Supplied records:
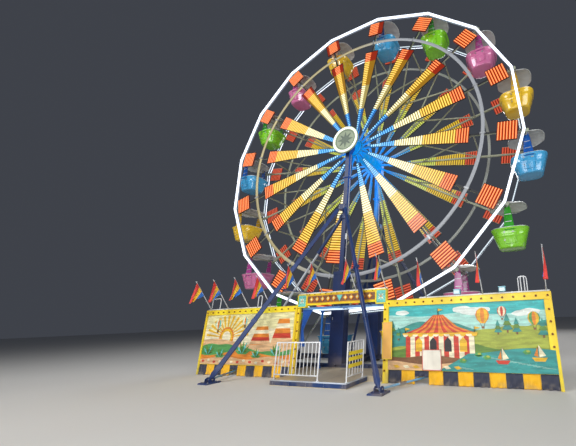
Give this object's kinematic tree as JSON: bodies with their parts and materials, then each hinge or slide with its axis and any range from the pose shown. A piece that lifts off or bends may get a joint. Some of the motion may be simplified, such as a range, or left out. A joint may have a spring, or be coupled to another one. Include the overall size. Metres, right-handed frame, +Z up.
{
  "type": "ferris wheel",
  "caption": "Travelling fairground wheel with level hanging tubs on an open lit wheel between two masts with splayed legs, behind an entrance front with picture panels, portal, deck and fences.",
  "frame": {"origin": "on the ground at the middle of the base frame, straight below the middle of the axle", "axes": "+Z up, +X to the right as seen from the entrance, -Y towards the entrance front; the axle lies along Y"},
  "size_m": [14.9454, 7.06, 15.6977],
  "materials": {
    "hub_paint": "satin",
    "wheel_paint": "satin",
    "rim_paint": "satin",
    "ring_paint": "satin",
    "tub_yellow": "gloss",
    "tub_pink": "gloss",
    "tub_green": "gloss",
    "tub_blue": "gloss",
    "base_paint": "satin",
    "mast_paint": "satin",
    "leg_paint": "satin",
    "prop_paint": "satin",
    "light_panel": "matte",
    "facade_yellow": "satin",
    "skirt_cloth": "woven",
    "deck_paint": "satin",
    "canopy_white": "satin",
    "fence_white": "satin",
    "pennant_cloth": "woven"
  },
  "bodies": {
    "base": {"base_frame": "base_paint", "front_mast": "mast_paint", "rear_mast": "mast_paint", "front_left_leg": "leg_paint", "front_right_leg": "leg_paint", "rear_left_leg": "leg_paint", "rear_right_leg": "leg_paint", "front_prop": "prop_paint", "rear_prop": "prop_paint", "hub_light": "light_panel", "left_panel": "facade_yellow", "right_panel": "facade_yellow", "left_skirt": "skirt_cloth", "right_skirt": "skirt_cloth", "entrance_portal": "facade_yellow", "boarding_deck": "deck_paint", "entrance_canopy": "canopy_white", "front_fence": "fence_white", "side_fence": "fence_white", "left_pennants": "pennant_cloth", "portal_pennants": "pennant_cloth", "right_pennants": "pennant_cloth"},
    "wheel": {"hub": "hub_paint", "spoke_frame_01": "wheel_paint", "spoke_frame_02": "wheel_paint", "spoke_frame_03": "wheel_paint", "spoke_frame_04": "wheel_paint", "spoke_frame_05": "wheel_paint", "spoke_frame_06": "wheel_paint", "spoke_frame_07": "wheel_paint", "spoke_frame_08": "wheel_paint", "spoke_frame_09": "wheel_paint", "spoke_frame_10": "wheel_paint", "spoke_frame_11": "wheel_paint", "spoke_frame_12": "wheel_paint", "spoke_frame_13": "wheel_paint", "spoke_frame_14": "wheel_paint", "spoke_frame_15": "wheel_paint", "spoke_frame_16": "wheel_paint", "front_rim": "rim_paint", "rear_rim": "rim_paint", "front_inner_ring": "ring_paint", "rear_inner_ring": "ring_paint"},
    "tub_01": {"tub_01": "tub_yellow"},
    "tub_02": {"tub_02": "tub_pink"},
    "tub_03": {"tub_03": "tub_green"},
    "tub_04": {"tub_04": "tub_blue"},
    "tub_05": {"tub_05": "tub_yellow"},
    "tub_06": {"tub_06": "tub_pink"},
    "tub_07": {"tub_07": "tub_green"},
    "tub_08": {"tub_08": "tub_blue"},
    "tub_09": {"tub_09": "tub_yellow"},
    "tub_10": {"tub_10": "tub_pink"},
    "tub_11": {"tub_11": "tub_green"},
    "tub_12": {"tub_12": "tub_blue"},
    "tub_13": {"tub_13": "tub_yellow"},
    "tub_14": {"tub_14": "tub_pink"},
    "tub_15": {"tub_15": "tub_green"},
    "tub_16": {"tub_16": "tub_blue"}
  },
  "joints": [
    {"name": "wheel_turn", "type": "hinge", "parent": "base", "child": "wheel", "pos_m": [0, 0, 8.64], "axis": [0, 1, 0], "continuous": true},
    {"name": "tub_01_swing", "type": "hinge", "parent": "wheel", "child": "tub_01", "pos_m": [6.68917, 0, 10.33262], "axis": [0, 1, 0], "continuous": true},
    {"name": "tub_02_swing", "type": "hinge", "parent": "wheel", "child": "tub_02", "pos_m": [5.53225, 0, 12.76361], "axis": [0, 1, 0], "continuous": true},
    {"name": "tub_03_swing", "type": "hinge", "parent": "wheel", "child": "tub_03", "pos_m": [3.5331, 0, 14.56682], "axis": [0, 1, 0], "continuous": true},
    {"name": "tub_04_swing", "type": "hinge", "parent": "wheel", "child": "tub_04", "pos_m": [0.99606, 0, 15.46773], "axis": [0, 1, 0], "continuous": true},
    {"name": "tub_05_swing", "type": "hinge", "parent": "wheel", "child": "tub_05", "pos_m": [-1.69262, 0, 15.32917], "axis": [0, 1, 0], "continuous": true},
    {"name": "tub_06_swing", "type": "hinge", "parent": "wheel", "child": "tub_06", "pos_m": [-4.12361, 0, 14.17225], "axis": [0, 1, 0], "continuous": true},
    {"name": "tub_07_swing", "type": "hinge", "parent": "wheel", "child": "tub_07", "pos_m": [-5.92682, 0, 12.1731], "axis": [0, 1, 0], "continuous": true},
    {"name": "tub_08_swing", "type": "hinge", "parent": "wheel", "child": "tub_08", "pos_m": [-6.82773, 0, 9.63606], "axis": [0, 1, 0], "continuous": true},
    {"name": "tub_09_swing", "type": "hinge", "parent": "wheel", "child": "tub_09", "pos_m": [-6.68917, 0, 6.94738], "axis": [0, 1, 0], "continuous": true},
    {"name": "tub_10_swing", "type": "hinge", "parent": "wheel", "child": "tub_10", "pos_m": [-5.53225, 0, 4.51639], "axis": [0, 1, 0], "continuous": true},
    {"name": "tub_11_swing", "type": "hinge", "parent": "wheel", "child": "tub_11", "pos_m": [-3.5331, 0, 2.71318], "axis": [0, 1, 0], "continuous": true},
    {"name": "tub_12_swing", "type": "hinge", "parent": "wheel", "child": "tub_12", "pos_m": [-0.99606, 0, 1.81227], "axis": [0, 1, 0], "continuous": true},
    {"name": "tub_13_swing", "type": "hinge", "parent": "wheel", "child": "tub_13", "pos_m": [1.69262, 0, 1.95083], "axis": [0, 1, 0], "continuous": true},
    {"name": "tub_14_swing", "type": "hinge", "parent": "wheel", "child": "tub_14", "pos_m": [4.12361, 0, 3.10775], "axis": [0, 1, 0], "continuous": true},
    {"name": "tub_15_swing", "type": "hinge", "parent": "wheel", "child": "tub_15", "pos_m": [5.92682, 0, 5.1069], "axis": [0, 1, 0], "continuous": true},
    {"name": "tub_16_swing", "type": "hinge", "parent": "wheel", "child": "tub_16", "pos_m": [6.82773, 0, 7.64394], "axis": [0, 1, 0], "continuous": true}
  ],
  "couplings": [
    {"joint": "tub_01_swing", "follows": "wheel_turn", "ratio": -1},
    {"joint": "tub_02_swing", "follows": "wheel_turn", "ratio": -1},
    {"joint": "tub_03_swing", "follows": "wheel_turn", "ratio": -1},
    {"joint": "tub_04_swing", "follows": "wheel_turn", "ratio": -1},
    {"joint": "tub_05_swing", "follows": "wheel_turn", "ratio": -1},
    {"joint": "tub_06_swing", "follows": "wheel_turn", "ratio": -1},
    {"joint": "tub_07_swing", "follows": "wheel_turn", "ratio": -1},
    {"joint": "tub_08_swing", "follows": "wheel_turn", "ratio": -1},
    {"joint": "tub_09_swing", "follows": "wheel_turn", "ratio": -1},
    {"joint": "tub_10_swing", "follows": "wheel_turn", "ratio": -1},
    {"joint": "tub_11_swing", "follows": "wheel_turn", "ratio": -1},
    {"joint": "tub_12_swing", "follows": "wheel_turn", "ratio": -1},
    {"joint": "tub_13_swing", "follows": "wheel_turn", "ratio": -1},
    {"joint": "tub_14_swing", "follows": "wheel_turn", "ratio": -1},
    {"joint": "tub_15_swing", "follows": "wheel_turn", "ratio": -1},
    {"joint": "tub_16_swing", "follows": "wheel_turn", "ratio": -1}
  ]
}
* * *
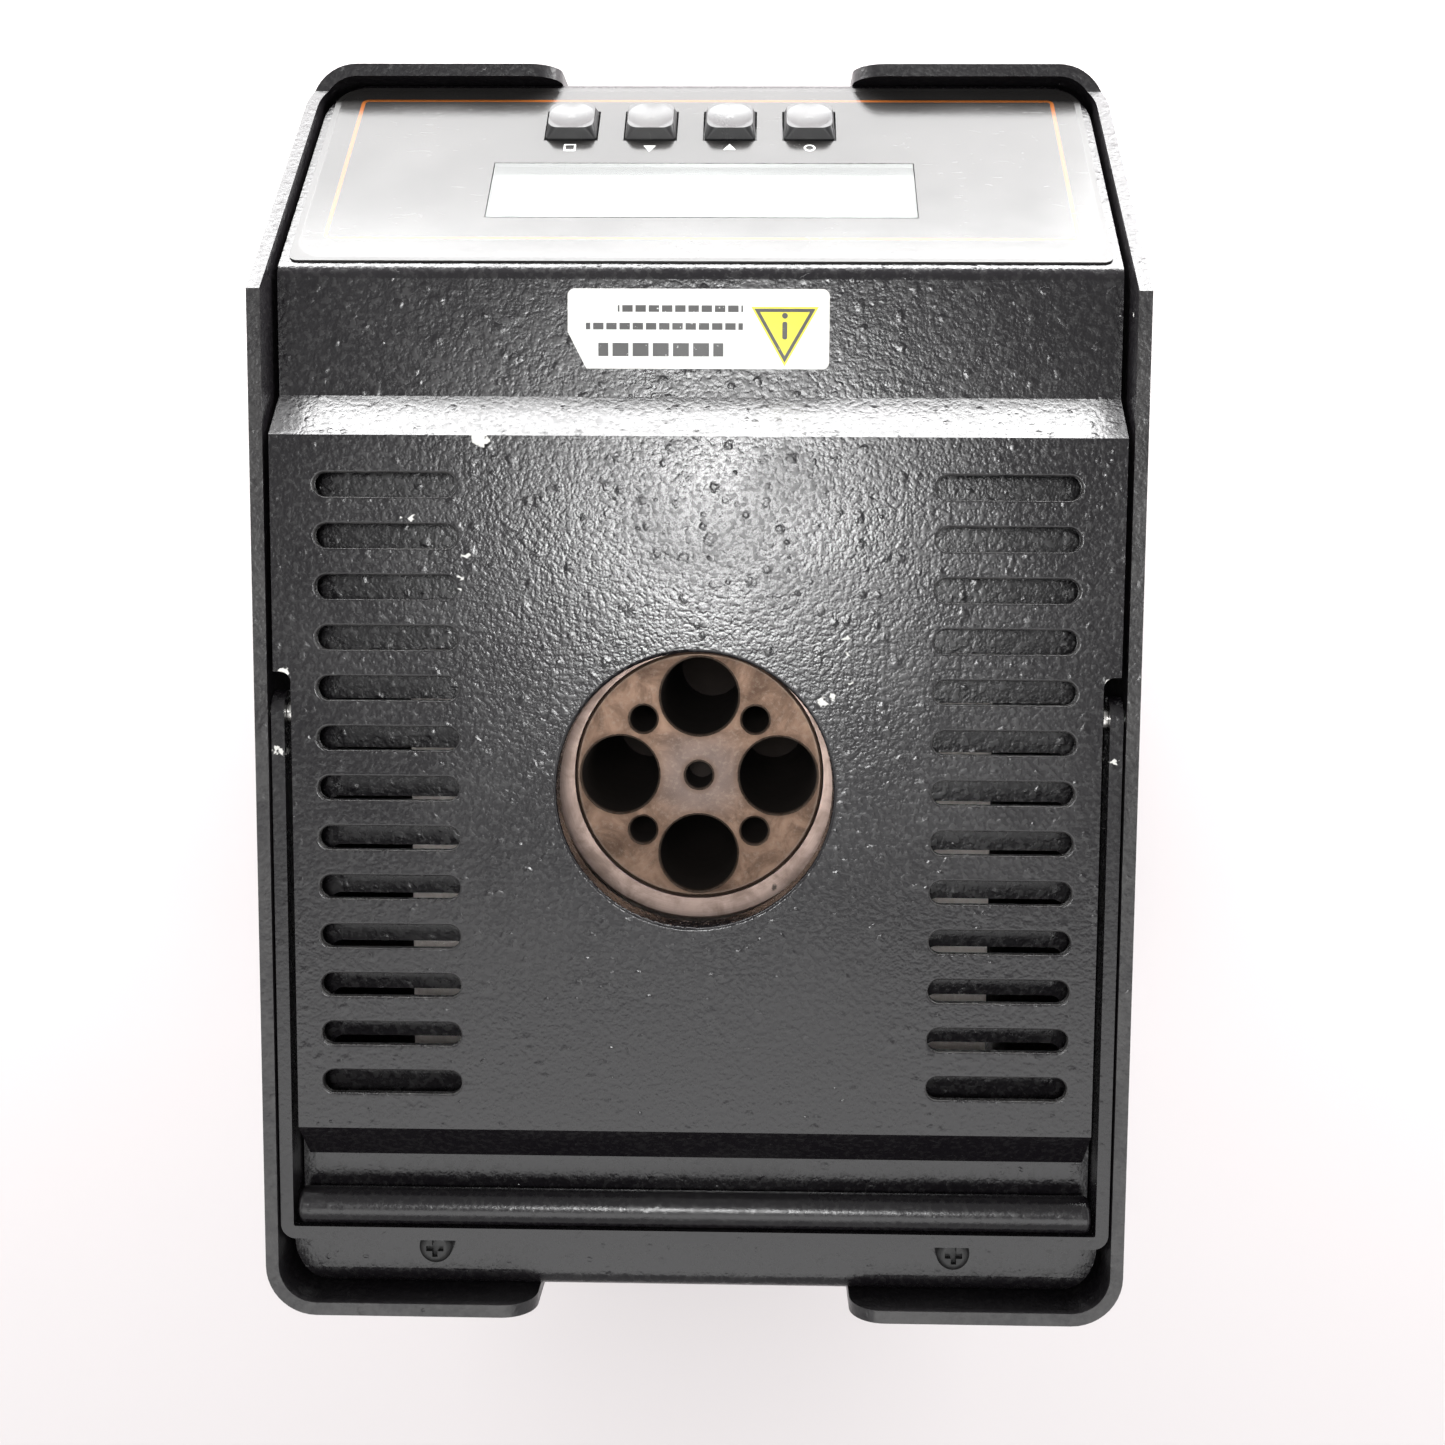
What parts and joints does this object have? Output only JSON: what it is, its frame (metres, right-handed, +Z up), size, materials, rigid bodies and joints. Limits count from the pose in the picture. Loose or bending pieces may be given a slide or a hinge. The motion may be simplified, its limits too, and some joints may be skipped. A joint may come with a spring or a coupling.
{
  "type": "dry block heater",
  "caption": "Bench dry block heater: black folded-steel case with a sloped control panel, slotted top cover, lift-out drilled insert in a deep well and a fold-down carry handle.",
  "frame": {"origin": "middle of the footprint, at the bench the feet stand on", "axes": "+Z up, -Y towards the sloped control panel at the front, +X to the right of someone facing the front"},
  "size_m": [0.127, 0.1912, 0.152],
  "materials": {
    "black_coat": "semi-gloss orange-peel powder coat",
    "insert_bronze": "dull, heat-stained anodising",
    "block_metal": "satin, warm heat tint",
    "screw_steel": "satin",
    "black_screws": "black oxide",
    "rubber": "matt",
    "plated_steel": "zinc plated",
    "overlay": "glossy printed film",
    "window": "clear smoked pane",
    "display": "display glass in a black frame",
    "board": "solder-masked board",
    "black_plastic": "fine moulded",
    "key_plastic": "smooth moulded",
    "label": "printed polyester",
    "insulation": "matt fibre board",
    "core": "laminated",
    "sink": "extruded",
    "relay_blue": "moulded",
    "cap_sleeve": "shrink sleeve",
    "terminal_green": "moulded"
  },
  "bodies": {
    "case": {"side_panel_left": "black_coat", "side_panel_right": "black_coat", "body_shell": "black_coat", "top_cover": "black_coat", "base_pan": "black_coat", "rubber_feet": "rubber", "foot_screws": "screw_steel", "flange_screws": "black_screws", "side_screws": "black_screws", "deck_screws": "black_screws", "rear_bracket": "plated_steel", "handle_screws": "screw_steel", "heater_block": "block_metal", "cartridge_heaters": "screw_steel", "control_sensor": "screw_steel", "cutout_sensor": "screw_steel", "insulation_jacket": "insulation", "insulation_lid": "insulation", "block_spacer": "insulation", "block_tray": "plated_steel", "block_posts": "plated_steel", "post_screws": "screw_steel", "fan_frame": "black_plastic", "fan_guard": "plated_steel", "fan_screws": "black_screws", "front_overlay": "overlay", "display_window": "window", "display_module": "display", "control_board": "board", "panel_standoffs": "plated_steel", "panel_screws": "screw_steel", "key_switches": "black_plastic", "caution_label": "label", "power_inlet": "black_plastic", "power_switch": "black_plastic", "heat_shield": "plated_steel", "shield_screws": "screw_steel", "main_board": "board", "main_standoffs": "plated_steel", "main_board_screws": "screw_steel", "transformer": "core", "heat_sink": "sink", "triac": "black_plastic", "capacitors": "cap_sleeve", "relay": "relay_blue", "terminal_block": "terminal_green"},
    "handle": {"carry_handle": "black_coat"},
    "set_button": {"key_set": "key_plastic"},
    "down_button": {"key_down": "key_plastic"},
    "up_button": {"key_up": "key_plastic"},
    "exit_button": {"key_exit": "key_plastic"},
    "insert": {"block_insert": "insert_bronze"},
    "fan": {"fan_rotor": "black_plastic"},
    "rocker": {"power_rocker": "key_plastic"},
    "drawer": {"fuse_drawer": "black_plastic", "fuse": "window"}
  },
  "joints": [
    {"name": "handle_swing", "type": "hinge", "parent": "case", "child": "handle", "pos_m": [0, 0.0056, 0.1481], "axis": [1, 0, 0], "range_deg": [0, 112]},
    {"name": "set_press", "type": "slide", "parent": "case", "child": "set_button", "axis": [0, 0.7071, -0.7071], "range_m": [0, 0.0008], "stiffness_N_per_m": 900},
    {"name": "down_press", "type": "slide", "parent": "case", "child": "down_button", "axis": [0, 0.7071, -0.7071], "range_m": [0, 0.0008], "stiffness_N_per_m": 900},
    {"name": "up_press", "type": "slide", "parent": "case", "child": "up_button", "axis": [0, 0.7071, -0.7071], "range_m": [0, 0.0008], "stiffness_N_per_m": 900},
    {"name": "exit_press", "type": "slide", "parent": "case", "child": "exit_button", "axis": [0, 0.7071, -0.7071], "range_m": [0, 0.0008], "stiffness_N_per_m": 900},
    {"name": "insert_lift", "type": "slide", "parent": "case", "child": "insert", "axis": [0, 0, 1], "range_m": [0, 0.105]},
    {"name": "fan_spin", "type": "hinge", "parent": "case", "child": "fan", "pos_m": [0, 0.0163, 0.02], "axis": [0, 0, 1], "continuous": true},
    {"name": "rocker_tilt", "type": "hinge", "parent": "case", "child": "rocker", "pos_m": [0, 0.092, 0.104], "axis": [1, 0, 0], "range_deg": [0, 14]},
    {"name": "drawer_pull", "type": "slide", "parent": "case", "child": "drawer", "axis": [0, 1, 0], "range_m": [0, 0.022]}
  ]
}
==
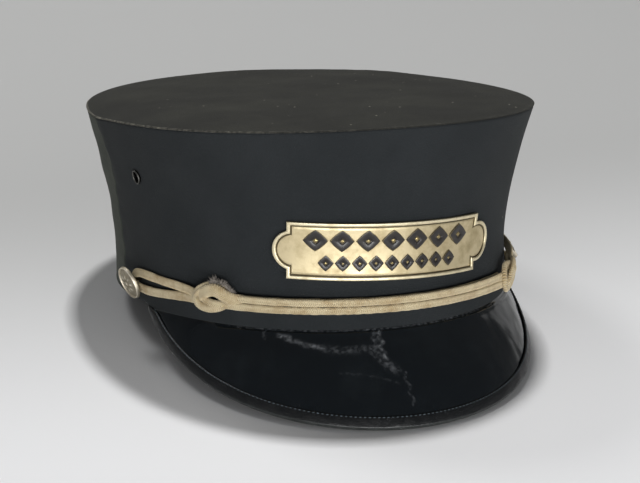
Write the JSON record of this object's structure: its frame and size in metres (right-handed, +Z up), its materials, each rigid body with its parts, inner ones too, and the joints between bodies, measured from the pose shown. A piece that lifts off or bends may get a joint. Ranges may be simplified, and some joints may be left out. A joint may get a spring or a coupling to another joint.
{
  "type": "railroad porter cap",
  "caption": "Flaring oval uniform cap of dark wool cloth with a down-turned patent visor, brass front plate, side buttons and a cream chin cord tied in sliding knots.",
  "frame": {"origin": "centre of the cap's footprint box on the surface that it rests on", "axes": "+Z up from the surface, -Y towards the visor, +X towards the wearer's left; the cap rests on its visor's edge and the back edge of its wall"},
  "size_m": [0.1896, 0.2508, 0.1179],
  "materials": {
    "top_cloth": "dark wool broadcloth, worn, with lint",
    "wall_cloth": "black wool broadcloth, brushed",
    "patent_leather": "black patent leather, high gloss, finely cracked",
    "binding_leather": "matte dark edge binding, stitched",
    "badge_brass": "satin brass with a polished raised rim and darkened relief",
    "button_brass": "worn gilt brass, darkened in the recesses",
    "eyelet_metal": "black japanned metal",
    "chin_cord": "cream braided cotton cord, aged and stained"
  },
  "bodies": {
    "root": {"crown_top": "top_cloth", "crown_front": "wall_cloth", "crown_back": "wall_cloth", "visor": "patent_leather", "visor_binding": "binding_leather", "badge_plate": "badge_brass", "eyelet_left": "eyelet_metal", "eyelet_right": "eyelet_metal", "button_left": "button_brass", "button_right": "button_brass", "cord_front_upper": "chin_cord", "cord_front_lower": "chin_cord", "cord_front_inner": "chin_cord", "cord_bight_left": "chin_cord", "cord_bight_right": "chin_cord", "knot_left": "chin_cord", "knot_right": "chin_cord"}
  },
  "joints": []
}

Problem to work on:
In the records above, find the lines containing "picture" and copy them.

Complete output:
  "caption": "Travelling fairground wheel with level hanging tubs on an open lit wheel between two masts with splayed legs, behind an entrance front with picture panels, portal, deck and fences.",
What parts and joints does this object have? Output only JSON: what it is, its frame (metres, right-handed, +Z up), size, materials, rigid bodies and joints. Limits count from the pose in the picture. Loose or bending pieces may be given a slide or a hinge. The motion may be simplified, its limits too, and some joints may be skipped. A joint may come with a spring or a coupling.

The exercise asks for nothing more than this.